While Bob Phillips is the BVI Spring Regatta Chairman and Judy Petz the Director, Pam Fuller can be considered the pulse of the regatta when the action starts.
Regatta Director Petz, recalled the first time she was put in charge of organizing the BVI Spring Regatta in 2004.
"Once in a while when you throw your arms up to the universe it hears you. I was at the VISAR white sale in February and Pam Fuller introduced herself and asks if I needed some help with the regatta," Petz recalled. "I literally fell on my knees and said 'yes, absolutely.' Pam showed up to help almost everyday leading up to the regatta and has been a huge part of it ever since."
"I started coming over, appearing in the office, helping set things up and just kept on from there," said Fuller, who was born in California but grew up in New England. She has been coming to the BVI since the mid '60s and has lived here full-time since 2003.
"During the regatta, my day includes getting all of the water staff equipped and off in a timely fashion – that means signal boats, mark boats, press boats—then once they're gone, I answer a lot of questions from passersby," said Fuller, who is entering her 12th year in the role.
If people are late to meet the race boat and need to get out on the water, she finds a way; she watches race results, helps to enter results as they are called in when they can't be entered on the water, and deals with the measurers and the scorers.
"I'm also in the village all day, so I'm working with Lou (Schwartz) who runs the village and Bill (Young) who runs the bar," she explained.
Fuller's job begins before the actual racing.

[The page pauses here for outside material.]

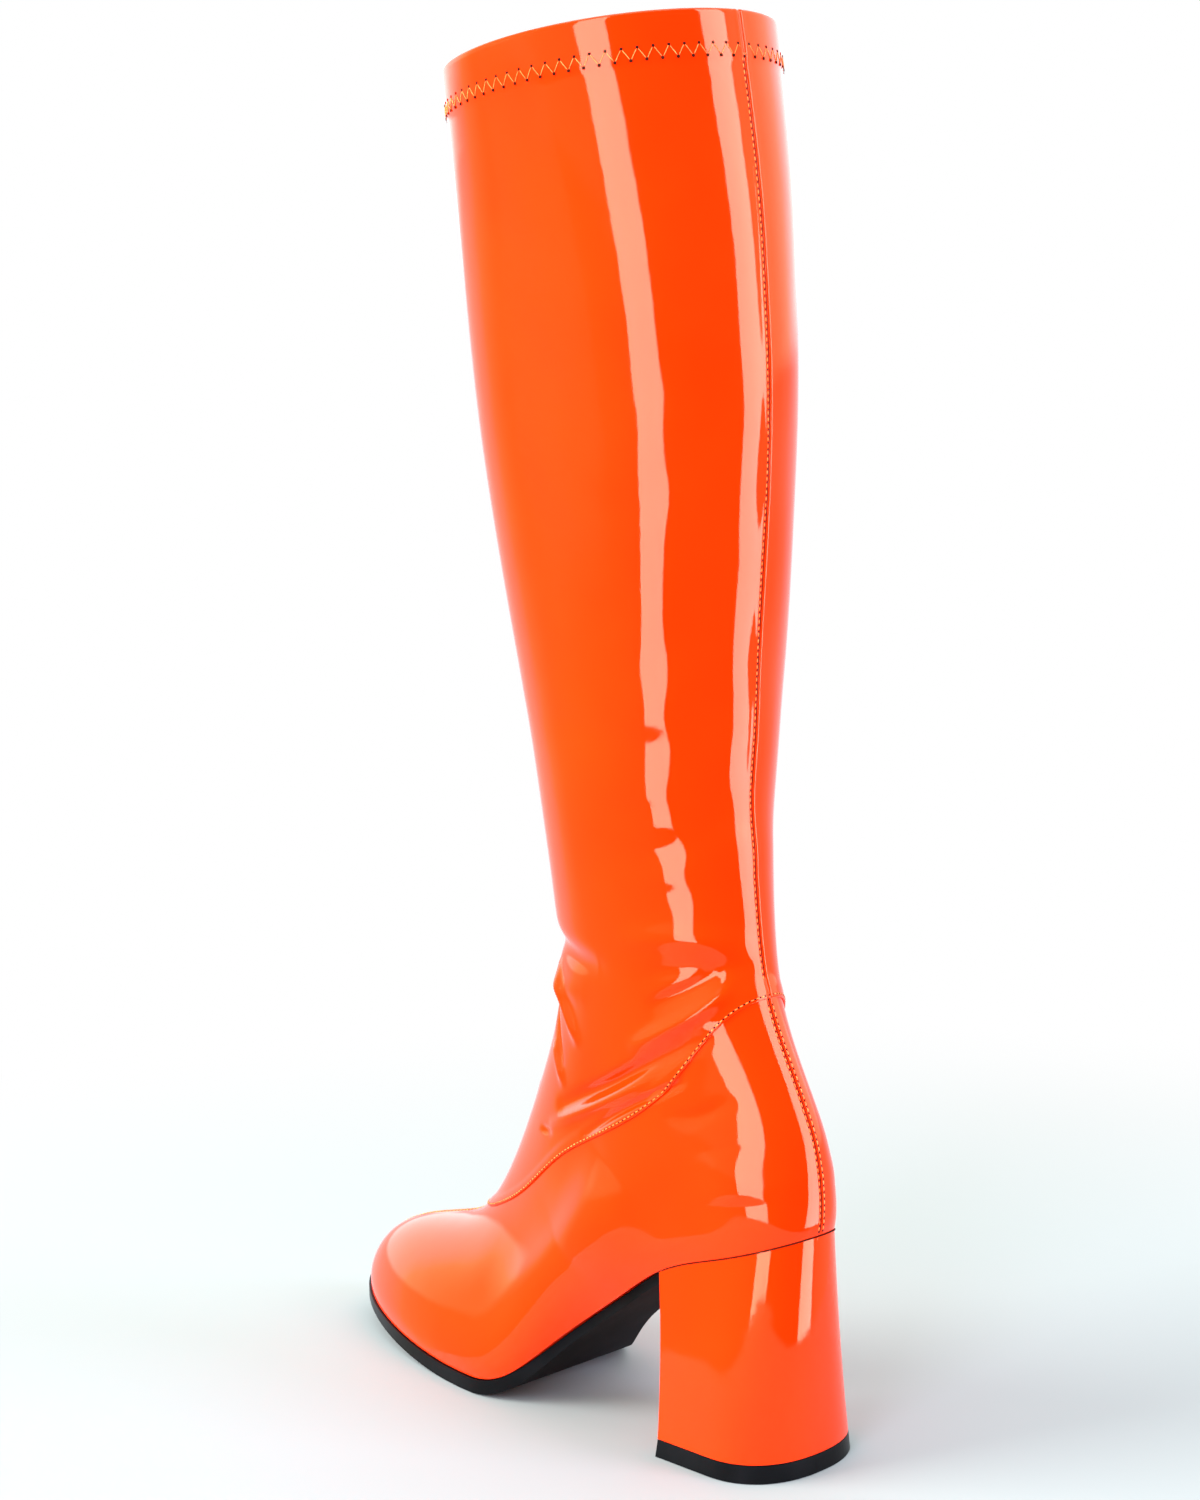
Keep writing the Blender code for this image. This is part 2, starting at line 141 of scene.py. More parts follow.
# Loops of the shaft, from the ankle to the topline. Rise is a share of the shaft's rise.
# Back is how far the back line lies behind the ankle's, as a share of the collar's depth.
# Depth and width say how far the loop has grown from the ankle's size to the collar's.
ShaftRow = namedtuple("ShaftRow", "rise back depth width")
SHAFT = (
    ShaftRow(0.000, 0.000, 0.00, 0.00),
    ShaftRow(0.077, -0.013, 0.01, 0.13),
    ShaftRow(0.165, -0.009, 0.11, 0.28),
    ShaftRow(0.270, 0.009, 0.35, 0.43),
    ShaftRow(0.410, 0.034, 0.75, 0.55),
    ShaftRow(0.550, 0.050, 1.08, 0.65),
    ShaftRow(0.690, 0.040, 1.20, 0.76),
    ShaftRow(0.835, 0.004, 1.15, 0.89),
    ShaftRow(1.000, -0.065, 1.00, 1.00),
)
TOPLINE = len(FOOT) + len(SHAFT) - 1

# Seam between foot and shaft, as (share of the way from back to front, level)
SEAM = (
    (0.00, 10.45), (0.14, 10.32), (0.27, 9.72), (0.37, 8.95), (0.50, 8.52),
    (0.63, 8.28), (0.73, 7.80), (0.82, 7.34), (0.93, 7.13), (1.00, 7.10),
)

SIZES = "front_y front_z back_y back_z rear dip fore follow inset square_back"
Loop = namedtuple("Loop", SIZES)


def spline(knots, values, at, start_slope=None):
    """Smooth curve through the values, with natural ends unless a start slope is given."""
    knots = np.asarray(knots, float)
    values = np.asarray(values, float)
    count = len(knots)
    step = np.diff(knots)
    system = np.eye(count)
    target = np.zeros_like(values)
    for i in range(1, count - 1):
        system[i, i - 1] = step[i - 1]
        system[i, i] = 2 * (step[i - 1] + step[i])
        system[i, i + 1] = step[i]
        after = (values[i + 1] - values[i]) / step[i]
        before = (values[i] - values[i - 1]) / step[i - 1]
        target[i] = 6 * (after - before)
    if start_slope is not None:
        system[0, 0] = 2 * step[0]
        system[0, 1] = step[0]
        target[0] = 6 * ((values[1] - values[0]) / step[0] - start_slope)
    bend = np.linalg.solve(system, target)
    at = np.asarray(at, float)
    k = np.clip(np.searchsorted(knots, at, side="right") - 1, 0, count - 2)
    width = step[k]
    low = (knots[k + 1] - at) / width
    high = (at - knots[k]) / width
    if values.ndim > 1:
        width, low, high = width[..., None], low[..., None], high[..., None]
    line = low * values[k] + high * values[k + 1]
    curve = (low**3 - low) * bend[k] + (high**3 - high) * bend[k + 1]
    return line + curve * width**2 / 6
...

On the Friday before the Sailing Festival kicks off she spends the weekend setting up, making sure the equipment is working, ensuring there is electricity and phones, Wifi and DSL.
"Registration is on Monday afternoon for the Sailing Festival and I'm here taking everybody's registration, collecting the money, making sure we have all the information we need and repeat that on Thursday for the BVI Spring Regatta," she pointed out. "So it's a long process."
On race days her morning begins at 6:30 or 7am when she gets the water staff organized. When racing ends she helps the protest secretary with any protests coming in off the water. That, she says, usually ends around "6:30-ish". If racers want results printed or have a question or a query, she helps them out as well. By the time she closes the booth, it may be around 8:30 at night.
Fuller said she's just one of many puzzle pieces that all have to work together. And, she loves it.
She has been sailing all her life and raced while living in the US. And once, she had a chance to go out when several people couldn't and filled in on one of the signal boats.
"I love going out," she said, "but I'm needed here on shore to support."
To Judy Petz, what's most special about the Spring Regatta is not all the boats that come to race in the BVI. "The real answer," she said, "is how blessed I am to have so many dedicated volunteers who spend hours and days to create and ensure the BVI Spring Regatta is one of the best in the world," she stated. "It wouldn't be what it is without them."
Luiz Kahl: Yacht Scoring Innovator
The BVI Spring Regatta, which takes place in the turquoise waters of the picturesque Sir Francis Drakes Channel, has thrived on innovations.
Five years after the event started in 1972, innovations began. In 1977 officials moved away from destination racing coupled with a series of parties on different islands, and introduced round the mark and more formal racing.
Multiple races with rolling starts in each division on the racing course was introduced in 1999. Then in 2004, the event went online with real time entry and results developed by Paul and Deborah Miller of Carib Data, a UK-based IT and database programming consultancy.
In addition to radio and cell phones, internet is now on all committee boats and everything is integrated with smart phones, noted BVI Spring Regatta Chairman Bob Phillips.
For the last few years, Yacht Scoring, a full web based race management program has been keeping race score.
"You can pretty much get the results in real time through your smart phone," Yacht Scoring's creator Luiz Kahl said. "You just go to the mobile version of Yacht Scoring and check on the results as soon as the race committee puts in their finish times and everything is updated. The guys nowadays get used to it. They'll cross the finish line, they'll start pulling the main down and you can see one of them running down to get their smart phone to go check the results – they want to know how they did."
Kahl wrote the program at the end of 2005 and used it in St. Thomas' Rolex Regatta in 2006 for the first time. The Yacht Scoring system has also been adopted by Puerto Rico, Colombia and all the major events in the United States – 260 events ran the program in 2013. Before the program, it would take hours and hours to compile and collate the results because they were done on stand-alone computers. Competitors wouldn't know the results until whoever was doing the scoring at the time was happy with the scores and decided to post them.
"You could get out of the water at 3 o'clock and wouldn't have results posted until 9, 10 o'clock at night," Kahl noted. "Now the guys get it on the water after the finish. So they do enjoy it. If you don't get the results out, they're on your case. And if you make a mistake, they're the first ones who are going to tell you, which is good."
Although the first version of the program was created in November 2005, Kahl said the program is under continuous development. He said, new features, new functions and new reports are being added. "It's a never ending process," he stated. "It's a living creature. We can run multiple courses, multiple handicaps, one design, the program will handle all of that."